Fussball-Präsident diffamiert Frauen als Lügnerinnen
Der Franzose Benjamin Mendy war ein Spitzenfussballer. Als er 2017 von Monaco zu Manchester City wechselte, soll die Ablösesumme bei knapp 60 Millionen Euro gelegen haben. 2021 kam der tiefe Fall: Manchester suspendierte ihn wegen Vergewaltigungsvorwürfen in acht Fällen. Zwei Jahre später wurde er aus Mangel an Beweisen freigesprochen. Vor Gericht sagte er, es sei für ihn normal gewesen, in der gleichen Nacht auf privaten Partys mit mehreren Frauen ungeschützt Sex gehabt zu haben.
Täter-Opfer-Umkehr
Nach dem Freispruch wechselte Mendy 2023 zum FC Lorient nach Frankreich, kam dort aber nur selten zum Einsatz. Anfang dieses Jahres verpflichtete ihn der FC Zürich, ohne auf seine Vergangenheit hinzuweisen. Er begründete dies mit «Persönlichkeitsschutz». Die Frauenzentrale Zürich, Dachverband von Frauenorganisationen im Kanton Zürich, kritisiert dies: «Fussballclubs haben eine gesellschaftliche Verantwortung. Mit der Verpflichtung leistet der FCZ einen Beitrag zur ‘Rape Culture’. Er sendet die Botschaft: Solange du gut spielst, ist dein Verhalten gegenüber Frauen egal.»
Ancillo Canepa, Präsident des FC Zürich, rechtfertigte den Transfer in der Boulevardzeitung «Blick» mit einer klassischen Täter-Opfer-Umkehr. Er unterstellte den Frauen zu lügen und diskreditierte damit die Klägerinnen: «Bekannte Fussballer sind oft begehrte Objekte, um sie auch ohne ein Fehlverhalten einzuklagen. Dies in der Absicht, von ihnen ein Schweigegeld zu erpressen. Dafür gibt es leider einige Beispiele.»
Schwierige Beweislage
Es ist statistisch erwiesen, dass die wenigsten Anzeigen wegen Vergewaltigung mit einer Verurteilung enden. Meist handelt es sich um ein Vier-Augen-Delikt mit entsprechend schwieriger Beweislage. Deshalb verzichten viele Opfer auf eine Anzeige. Für Canepa gilt Mendy als unschuldig, da er vom Vorwurf der Vergewaltigung oder versuchten Vergewaltigung in acht Fällen freigesprochen wurde. Mendy’s Aussagen vor Gericht zeigten jedoch, dass er sich frauenfeindlich verhielt. Für den FCZ war dies offenbar kein Hinderungsgrund, um Mendy zu verpflichten. Er hielt es nicht einmal für nötig, sich von frauenverachtendem Verhalten und sexueller Gewalt zu distanzieren.

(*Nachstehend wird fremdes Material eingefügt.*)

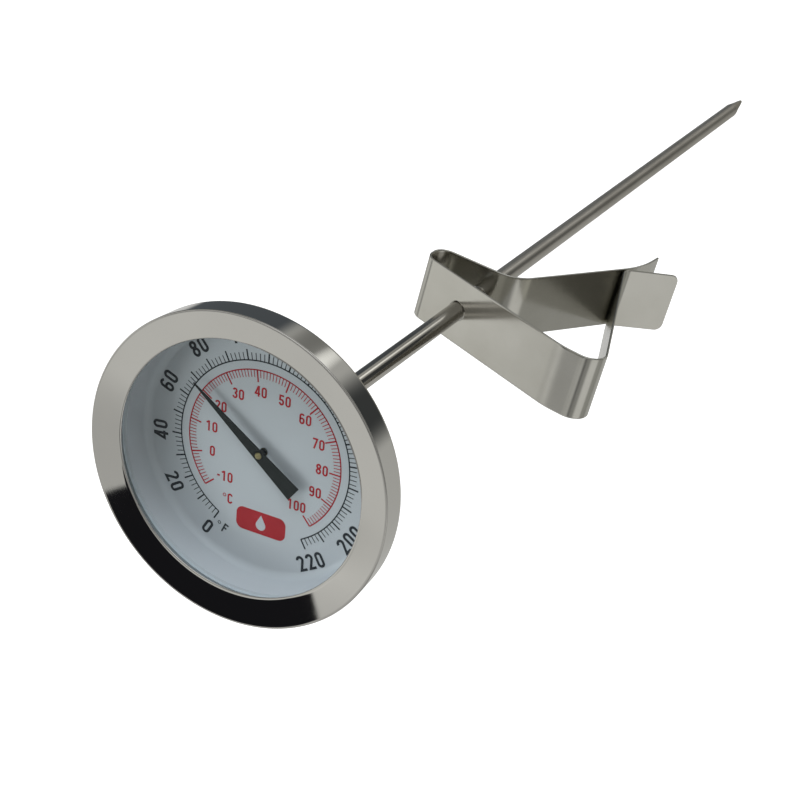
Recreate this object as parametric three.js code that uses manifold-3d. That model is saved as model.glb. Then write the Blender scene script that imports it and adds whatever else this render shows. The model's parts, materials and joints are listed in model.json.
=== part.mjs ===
// Dial thermometer with a long bimetal stem and a spring clip that hangs it on the rim of a vessel.
// Millimetres, +Z up. The stem hangs straight down and the dial faces up.
// The origin is the pinch of the clip, where it grips the vessel wall. +X points out of the vessel.
import * as THREE from "three";
import { mergeVertices } from "three/addons/utils/BufferGeometryUtils.js";
import Module from "manifold-3d";

const wasm = await Module();
wasm.setup();

// ---- driving dimensions ----
const STEM_X = -24.6; // stem axis, measured from the grip
const DIAL_Z = 126.6; // printed face of the dial, above the grip
const DIAL_TURN = THREE.MathUtils.degToRad(9.6); // the dial's reading direction, turned from +X
const STEM_R = 2.1;
const STEM_BORE_R = 1.75;
const STEM_LENGTH = 304.8; // below the back of the case
const SLIP = 0.1; // gap between pieces that are assembled with a light fit
const RUN = 0.08; // running clearance of the spindle in its bushes

// Head, heights from the printed face of the dial
const OPENING_R = 25.4;
const BEZEL_R = 31.3;
const FLANGE_R = 30.1; // rim of the lens, gasket, dial and case, all clamped by the bezel
const OPENING_Z = 9.5;
const LENS_Z = 7.3;
const LENS_T = 1.5;
const DIAL_T = 0.5;
const DIAL_RIM_Z = 6.6;
const CASE_T = 0.6;
const CASE_FLANGE_Z = 6.0;
const CASE_R = 27.5;
const CASE_BACK_Z = -7.0;
const CASE_HOLE_R = 3.1;
const BACK_RING_R = 7.5; // the case back is a clear flat ring outside this radius, past the nut's corners
const SPINDLE_R = 0.5;

// Calibration gland under the case
const NECK_R = 2.9;
const NECK_END_Z = -12.0;
const GLAND_FLANGE_R = 5.6;
const GLAND_FLANGE_Z = -5.0;
const WASHER_T = 0.35;
const O_RING_T = 1.0;
const NUT_FLATS = 11;
const NUT_TOP_Z = CASE_BACK_Z - O_RING_T - 0.15;
const NUT_END_Z = -14.0;

// Pointer, swept over the scale: 300 degrees for 220 degrees Fahrenheit, zero at lower left
const SCALE_ZERO = 240;
const DEGREES_PER_F = 300 / 220;
const REST_READING_F = 70.5;
const POINTER_Z = 1.75;
const POINTER_T = 0.25;
const POINTER_TIP = 18.2;
const POINTER_TAIL = 9.4;
const POINTER_TIP_W = 0.3;
const POINTER_TAIL_W = 3.2;

// Bimetal helix near the tip of the stem
const HELIX_TOP_Z = -238;
const HELIX_R = 1.2;
const HELIX_PITCH = 3;
const HELIX_TURNS = 16;
const HELIX_STEPS = 12; // facets in each turn
const HELIX_STRIP = [0.2, 1.4]; // thickness and width
const ANCHOR_LENGTH = 3;
const TIP_CONE = 13;
const TIP_PLUG = 5;

// Clip
const STRIP_T = 0.5;
const STRIP_W = 15.4;
const CLIP_HOLE_R = 2.35;
const TAB_CORNER_R = 1.8;
const LOOP_SLIT = THREE.MathUtils.degToRad(15); // slit left in the bend for the jaw's travel

// Facets round a turned piece
const HEAD_SIDES = 48;
const STEM_SIDES = 20;
const SMALL_SIDES = 14;
const FILLET_STEP = THREE.MathUtils.degToRad(15);

// ---- finishes ----
const finish = (color, roughness, metalness) => new THREE.MeshStandardMaterial({ color, roughness, metalness });
const POLISHED = finish(0xc9c6bf, 0.12, 1);
const SATIN = finish(0xb4b0a5, 0.32, 1);
const DRAWN = finish(0x8f8b82, 0.4, 1);
const ENAMEL = finish(0xb9c2cc, 0.45, 0);
const CLEAR = new THREE.MeshStandardMaterial({ color: 0xffffff, roughness: 0.03, transparent: true, opacity: 0.2 });
const SILICONE = finish(0xd9dde0, 0.6, 0);
const NITRILE = finish(0x1c1c1c, 0.7, 0);
const BLACKED = finish(0x17191b, 0.5, 0);
const BRASS = finish(0xb08d3c, 0.3, 1);
const BIMETAL = finish(0x9a9183, 0.4, 1);

// ---- shape helpers ----
function named(name, geometry, material) {
  const mesh = new THREE.Mesh(geometry, material);
  mesh.name = name;
  return mesh;
}

// A turned solid. The profile is [radius, height] pairs, walked so that the material lies on its left.
function turned(profile, sides) {
  const points = profile.map(([r, z]) => new THREE.Vector2(r, z));
  if (profile[0][0] > 0) points.push(points[0].clone());
  return new THREE.LatheGeometry(points, sides).rotateX(Math.PI / 2);
}

function ring(innerR, outerR, bottom, top, sides) {
  return turned([[innerR, bottom], [outerR, bottom], [outerR, top], [innerR, top]], sides);
}

// An outline in x and y, extruded up from a height.
function plate(shape, bottom, thickness) {
  return new THREE.ExtrudeGeometry(shape, { depth: thickness, bevelEnabled: false, curveSegments: 8 })
    .translate(0, 0, bottom);
}

function toSolid(geometry) {
  const bare = geometry.clone();
  bare.deleteAttribute("normal");
  bare.deleteAttribute("uv");
  const merged = mergeVertices(bare, 1e-4);
  const triVerts = new Uint32Array(merged.index.array);
  return new wasm.Manifold(
    new wasm.Mesh({ numProp: 3, vertProperties: merged.attributes.position.array, triVerts }),
  );
}

function toGeometry(solid) {
  const mesh = solid.getMesh();
  const geometry = new THREE.BufferGeometry();
  geometry.setAttribute("position", new THREE.BufferAttribute(mesh.vertProperties, 3));
  geometry.setIndex(new THREE.BufferAttribute(mesh.triVerts, 1));
  geometry.computeVertexNormals();
  return geometry;
}

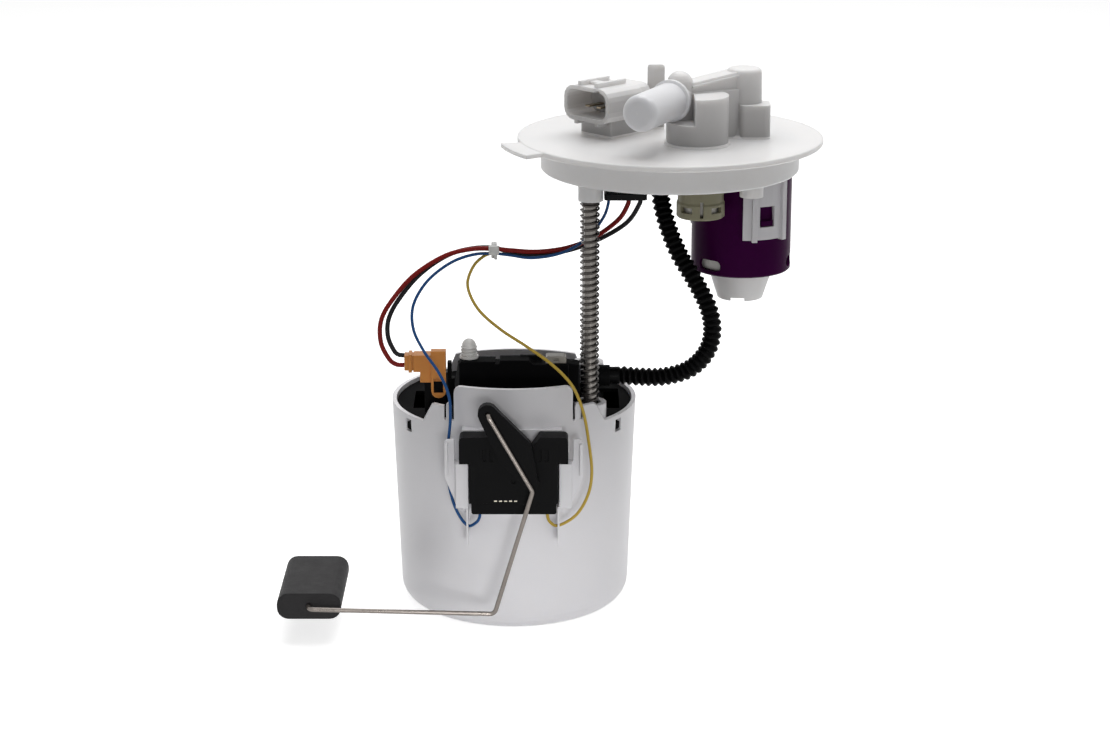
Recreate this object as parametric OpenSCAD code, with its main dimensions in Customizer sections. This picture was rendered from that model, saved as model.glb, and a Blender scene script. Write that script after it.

Frauenverachtendes Verhalten
Damit signalisiert die FCZ-Führung Spielern und Spielerinnen im Verein, Fans, Sponsoren und allen Frauen und Männern, dass frauenverachtendes Verhalten nicht der Rede wert ist. Nur eine rechtskräftige Verurteilung sei relevant.
Die Frauenzentrale ist anderer Ansicht. Trotz des Freispruchs vor Gericht seien die Vergewaltigungsvorwürfe nicht haltlos, auch weil mehrere Frauen sie erhoben hatten. Andere Vereine hätten Mendy deshalb nicht engagiert. «Es geht uns nicht darum, ein abgeschlossenes Gerichtsverfahren infrage zu stellen. Unsere Kritik richtet sich vielmehr an die gesellschaftliche Verantwortung eines grossen Vereins wie des FCZ. Die Diskussion rund um diesen Fall zeigt, dass sexualisierte Gewalt oft schwer zu ahnden ist und Betroffene grosse Hürden bei der juristischen Aufarbeitung erleben.»
Kein Einzelfall
Der Fall Mendy zeigt, wie sich der Profisport mit Vorwürfen sexueller Gewalt schwertut. Im Zweifelsfall stellen sich die Verantwortlichen lieber hinter die mutmasslichen Täter, statt für ein Umfeld zu sorgen, das Übergriffe verhindert. Prominentes Beispiel ist der ehemalige spanische Fussballpräsident Luis Rubiales. Er hatte die Fussballerin Jennifer Hermoso nach dem Gewinn der Weltmeisterschaft gegen ihren Willen auf den Mund geküsst. Auf Kritik reagierte Rubiales mit einer Täter-Opfer-Umkehr. Er bezichtigte Hermoso des Übergriffs und inszenierte sich selbst als «Opfer von falschem Feminismus». Die Verbandsfunktionäre spielten mit und kündigten rechtliche Schritte gegen Hermoso an. Von Rubiales distanzierten sie sich erst, als der öffentliche Druck zu gross wurde. Rubiales wurde kürzlich wegen des Übergriffs zu einer Geldstrafe verurteilt. Er und Hermoso haben angekündigt, gegen das Urteil Berufung einzulegen.